"To a distressed gentlewoman and her company, 14 in all, 2s."
"To 16 Englishmen that were taken by the Dutch and got on land ageine, 2s."
The regular poor seem to have been treated pretty liberally. Pauper children were taught to read:
"For hornbook and primmer for Jenkins' girle to learn to read, 6d."
"To a woman for curing a foundling boy of a broken belly, 10s."
Midwives and "gossips" were paid by the churchwardens, and at the christening the parson received 1s., the clerk 6d., and registration 4d. Minute details of expenses incurred for individual paupers are amusing enough:
"Paid Goodman Dooding for dressing of Mary Leonard's legg, and to buy salve by consent of the parish, 5s."
"Paid Mr. Hill for cloth and thred for two shirts for old Panting, he being full of vermin, 5s. 9-1/2d.; and for making, 8d."
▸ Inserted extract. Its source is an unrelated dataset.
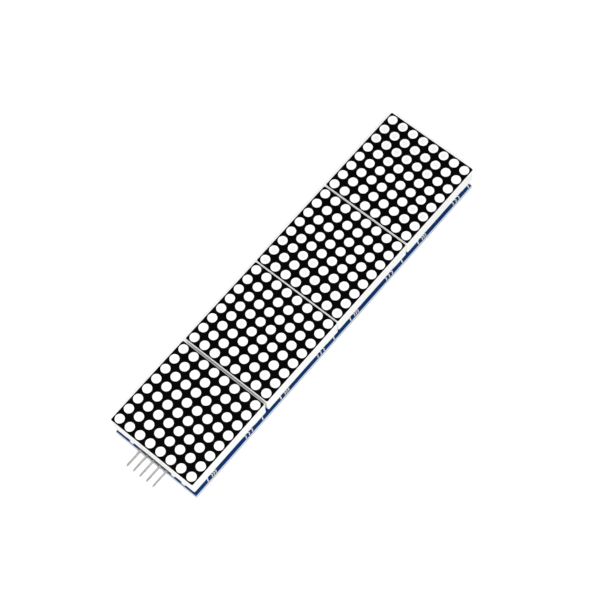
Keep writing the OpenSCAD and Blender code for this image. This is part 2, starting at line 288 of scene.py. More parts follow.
def blend(tree, factor, first, second):
    node = tree.nodes.new("ShaderNodeMix")
    node.data_type = "RGBA"
    feed(tree, factor, node.inputs[0])
    feed(tree, first, node.inputs[6])
    feed(tree, second, node.inputs[7])
    return node.outputs[2]


def soft_step(tree, value, start, end):
    """A mask that is 0 up to start and 1 from end on."""
    node = tree.nodes.new("ShaderNodeMapRange")
    node.interpolation_type = "SMOOTHSTEP"
    feed(tree, value, node.inputs["Value"])
    feed(tree, start, node.inputs["From Min"])
    feed(tree, end, node.inputs["From Max"])
    return node.outputs["Result"]


def noise(tree, vector, scale, detail=2.0):
    node = tree.nodes.new("ShaderNodeTexNoise")
    feed(tree, vector, node.inputs["Vector"])
    feed(tree, scale, node.inputs["Scale"])
    node.inputs["Detail"].default_value = detail
    return node.outputs[0]


def scaled(tree, vector, factor):
    """A vector or a colour times one number."""
    node = tree.nodes.new("ShaderNodeVectorMath")
    node.operation = "SCALE"
    feed(tree, vector, node.inputs[0])
    feed(tree, factor, node.inputs["Scale"])
    return node.outputs[0]


def place_mm(tree):
    """The place on the object, in millimetres."""
    coordinate = tree.nodes.new("ShaderNodeTexCoord")
    return scaled(tree, coordinate.outputs["Object"], 1 / MM)


def axes_of(tree, vector):
    node = tree.nodes.new("ShaderNodeSeparateXYZ")
    feed(tree, vector, node.inputs[0])
    return node.outputs


def new_effect(name, inputs, outputs):
    """Starts a shared shader group with named sockets."""
    tree = bpy.data.node_groups.new(name, "ShaderNodeTree")
    for label, kind in outputs.items():
        tree.interface.new_socket(label, in_out="OUTPUT", socket_type="NodeSocket" + kind)
    for label, kind in inputs.items():
        tree.interface.new_socket(label, in_out="INPUT", socket_type="NodeSocket" + kind)
    start = tree.nodes.new("NodeGroupInput").outputs
    end = tree.nodes.new("NodeGroupOutput").inputs
    return tree, start, end


print("node helpers ready")

# %% [markdown]
# ## Effects that several finishes share
#
# **Moulded grain** is what a steel mould leaves on plastic: a very fine bite, a slow drift in tone
# from the flow of the melt, and a little unevenness in how glossy the skin is.

# %% Moulded grain


def make_grain():
    tree, given, result = new_effect(
        "moulded grain",
        {"Color": "Color", "Grain Per Mm": "Float", "Drift": "Float", "Roughness": "Float"},
        {"Color": "Color", "Roughness": "Float", "Height": "Float"},
    )
    place = place_mm(tree)
    fine = noise(tree, place, given["Grain Per Mm"], 3.0)
    slow = noise(tree, place, 0.13, 1.0)
    darker = sum_node(tree, "SUBTRACT", 1.0, given["Drift"])
    low = scaled(tree, given["Color"], darker)
    feed(tree, blend(tree, slow, given["Color"], low), result["Color"])
    uneven = sum_node(tree, "MULTIPLY", sum_node(tree, "SUBTRACT", slow, 0.5), 0.12)
    feed(tree, sum_node(tree, "ADD", given["Roughness"], uneven), result["Roughness"])
    feed(tree, fine, result["Height"])
    return tree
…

Indications are apparent of the great severity of the small-pox at the close of the seventeenth century, and the physicking for this and other diseases was considerable: a mixture was charged 1s. 6d., a bolus 10d., a "vomitt" and a bottle of syrup 8d., a "cordiall draught" 14d., "a mass of pils" 3s., a glass of tincture 1s., and a "Hipnott (?) mixture" 1s.
"Paid Ald. Tyas' bill for medicines to Mr. Blackwell and Joan Harris' legg wch was cutt off 11th Nov. (1698), broke by Mrs. Hammons' cart, for subsistence in her distress for 20 weeks and her mother-in-law to keep her, £1. 10s."